Jobs are a sensitive issue in this year's election with more than 8 million Americans out of work. While the U.S. economy is on the upswing, job growth has been slow, creating a sore spot for the Bush campaign.

Mr. Bush's comments came on the same day as a scheduled morning news conference by Senators Tom Daschle, Chuck Schumer, and Hillary Clinton, proposing legislation repudiating - in Clinton's words - "the Bush Administration's position that exporting American jobs overseas is good for the nation's economy."
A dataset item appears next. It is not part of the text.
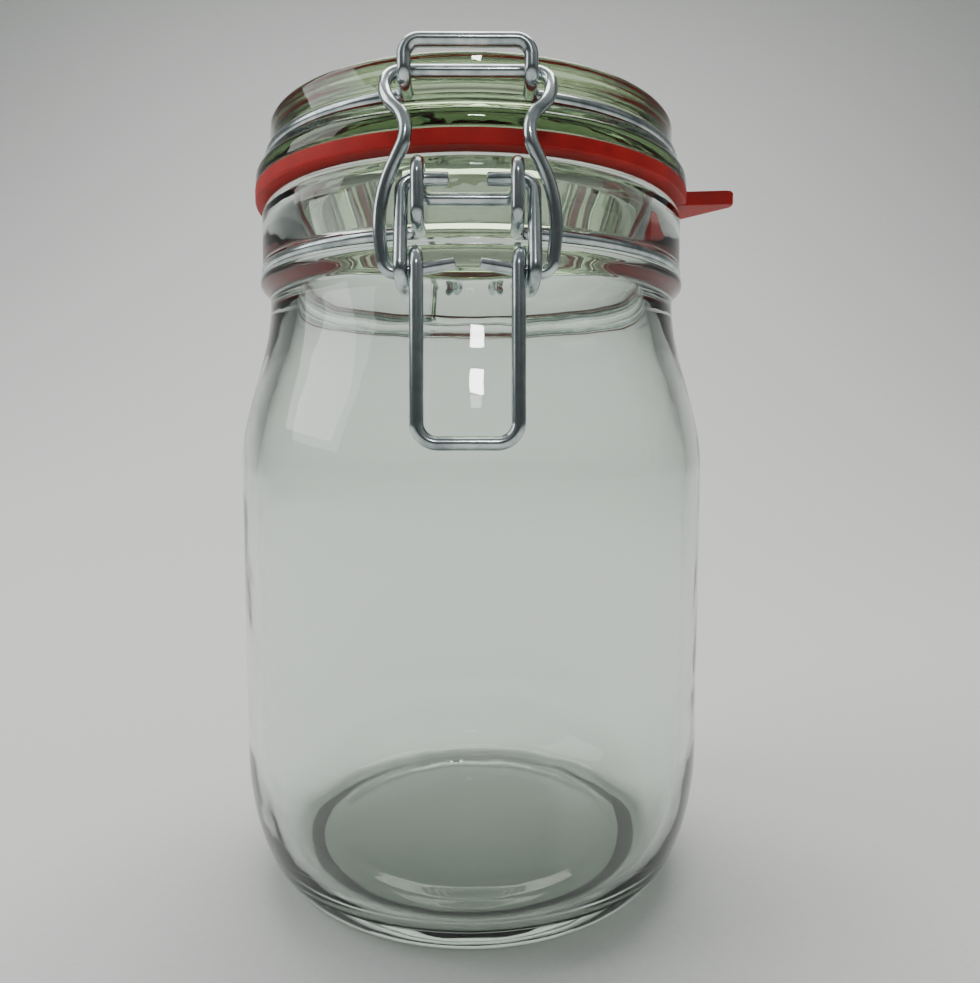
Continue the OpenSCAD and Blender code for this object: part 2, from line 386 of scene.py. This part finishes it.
def corner(x: float, y: float, z: float, setback: float = 0.0) -> Corner:
    """A corner at x, y, z."""
    return Corner(Vector((x, y, z)), setback)


def flipped(path: list[Corner]) -> list[Corner]:
    """The same corners on the other side of the jar, in reverse order."""
    return [corner(-c.at.x, c.at.y, c.at.z, c.setback) for c in reversed(path)]


def ring_corners(radius: float, z: float, a0: float, a1: float, count: int) -> list[Corner]:
    """Corners of a level ring, from angle a0 to a1 in degrees from the front towards +X."""
    step = math.radians((a1 - a0) / count)
    reach, setback = radius / math.cos(step / 2), radius * math.tan(step / 2)
    angles = [math.radians(a0) + (i + 0.5) * step for i in range(count)]
    return [corner(reach * math.sin(a), -reach * math.cos(a), z, setback) for a in angles]


def coil_corners(
    centre: Point2, radius: float, x0: float, x1: float, turn: Point2, count: int, way: int
) -> list[Corner]:
    """Corners of a coil about an X axis, wound downwards first.

    Args:
        centre: y and z of the coil's axis.
        radius: mean radius of the coil.
        x0: where the coil starts along X.
        x1: where it ends.
        turn: first and last angle in degrees, from the side that faces way.
        count: number of corners.
        way: -1 if the coil starts on the front side, 1 on the back.

    Returns:
        The corners.
    """
    step = math.radians((turn[1] - turn[0]) / count)
    reach, across = radius / math.cos(step / 2), (x1 - x0) / (count - 1)
    setback = math.hypot(2 * radius * math.tan(step / 2), across) / 2
    corners = []
    for i in range(count):
        angle = math.radians(turn[0]) + (i + 0.5) * step
        corners.append(corner(x0 + i * across, centre[0] + way * reach * math.cos(angle),
                              centre[1] - reach * math.sin(angle), setback))
    return corners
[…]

A resolution backed by Clinton would commit the Senate to develop and adopt legislation to provide "a manufacturing tax incentive to encourage job creation in the United States and oppose efforts to make it cheaper to send jobs overseas."

As she chided the Bush administration, Clinton noted that 2,900,00 private sector jobs have been lost since January of 2001, including 2,800,00 manufacturing jobs - in an economy with the fewest jobs created since the days of the Great Depression.

Daschle - who is Senate Minority Leader - and Sen. Edward Kennedy meanwhile are proposing new protections for workers whose employers send their jobs overseas. Their bill would require outsourcing companies to tell employees and the federal government where the jobs are being sent, how many and why.

Democrats have seized on the Mankiw remark as an opportunity to criticize the economic policies of the Bush administration.

"In a report President Bush sent to Congress this week, he says sending jobs overseas is good for America and good for our economy," said Kennedy. "All I can say is, 'Mr. President, what planet are you living on?' Americans want and need good jobs to support their families - not in Asia or Europe or Latin America or Mars."

Even Republicans were incensed. House Speaker Dennis Hastert, R-Ill., said Mankiw's theory fails "a basic test of real economics." However, White House officials insisted Mankiw's job was not in jeopardy.

Hastert, meanwhile, seemed mollified by a letter he received Thursday from the White House economist Thursday.

In the letter, Mankiw said his comments had been misinterpreted and what he meant to emphasize was the importance of knocking down trade barriers while helping workers who inevitably will lose their jobs to transition into other work.

"My lack of clarity left the wrong impression that I praised the loss of U.S. jobs," Mankiw wrote. "It is regrettable whenever anyone loses a job."

Hastert, of Illinois, said in a statement: "I know that President Bush shares my belief that we need to create a better environment for job creation here in the United States."

Federal Reserve Chairman Alan Greenspan on Wednesday defended Mankiw. Like many economists, Greenspan supports free trade, believing that allowing each country to produce the products it makes best, provides consumers with the benefit of goods at the cheapest prices.

Greenspan and Mankiw have also both advanced the argument that the jobs shipped overseas in manufacturing in recent years are not lost forever because a robust U.S. economy will produce new jobs in different fields. That was the heart of Mr. Bush's message in his 25th trip to Pennsylvania since he became president.

The president highlighted his job growth plan. He has proposed spending $250 million to fund partnerships between community colleges and employers to train workers in high-demand sectors; $100 million to help students with reading, and $120 million to improve math education.